While the Supreme Court is set to vote on whether colleges and universities can prohibit military recruiters on campus and tap into federal coffers, I argue that allowing a ban is disastrous to nurturing the next generation of military leaders and pejoratively stigmatizes students dedicated to the ROTC. Unless college officials believe that their school is impervious to a terrorist attack or that terrorism will magically go away by reducing the number of those committed to fighting against it, these officials should look to strengthen student involvement in the military.

Administrators and professors justify their war against the military and ROTC by erroneously claming that recruiters are aggressive and overbearing. They also claim that the military’s “Don’t Ask, Don’t Tell” doesn’t mesh with school policy. Such a stance, however, makes college officials ideologues, not educators. Academic institutions have a duty to introduce their students to a wide variety of views and truths of life. In the real world, one course available to students is the military.

Specifically, the ROTC provides students with means to reduce their student debt and develop a sense of duty and country that supercedes the everyday ‘need’ for the largest HDTV or the most expensive car. With college tuitions raising precipitously, the ability to offset these costs are even more necessary.

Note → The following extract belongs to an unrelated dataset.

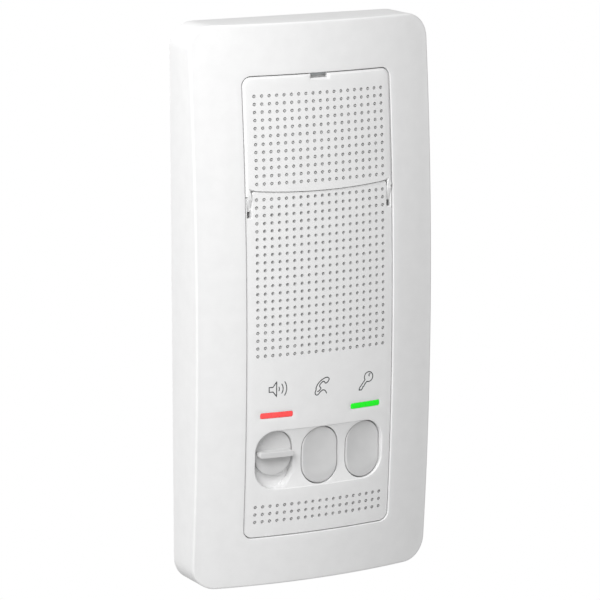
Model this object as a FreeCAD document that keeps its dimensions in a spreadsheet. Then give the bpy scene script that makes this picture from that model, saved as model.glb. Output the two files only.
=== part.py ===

While there are many benefits for the ROTC member, there are even greater benefits to our country. Initiated during the Civil War and further formalized after the Spanish-American War of 1898, ROTC was formally established by the National Defense Act of 1916. The ability to attract and retain bright, young leaders is important to the strength and vitality of the military. Many of the students at these schools have the drive and ambition to develop new strategies, ideas and technologies to protect this nation. The ability to attract ROTC candidates provides diversity that is necessary for effective leadership. Some of our greatest leaders started in an ROTC program: Colin Powell, Sam Walton, Lou Holtz, George Marshall and Donald Rumsfeld and innumerable business and civic leaders. Many legislators blabber about the poor and underprivileged being the only ones to serve, but it is elite institutions such as Harvard, Yale, and Stanford that prevent the military from speaking with those fortunate to attend higher education.

To rhapsodize that the military discriminates is a cheap copout, is destructive to producing men and woman dedicated to America’s defense, and is unconstitutional (Congress shall have power to raise and support armies). Future military leaders cultivated through programs such as ROTC will only strengthen our armed forces. College is not a kindergarten club. If students don’t want to speak with recruiters or join the ROTC, they can make that decision. Administrators and professors do their students a disservice by treating them as phlegmatic and docile, shielding them from the multiple choices that reality has to offer.

Thankfully, I had the choice to join the ROTC at age 18. It was one of the best decisions I made and had that opportunity not been on my campus, I might never have had such a rewarding and successful life. Our nation’s schools should afford students the same opportunity.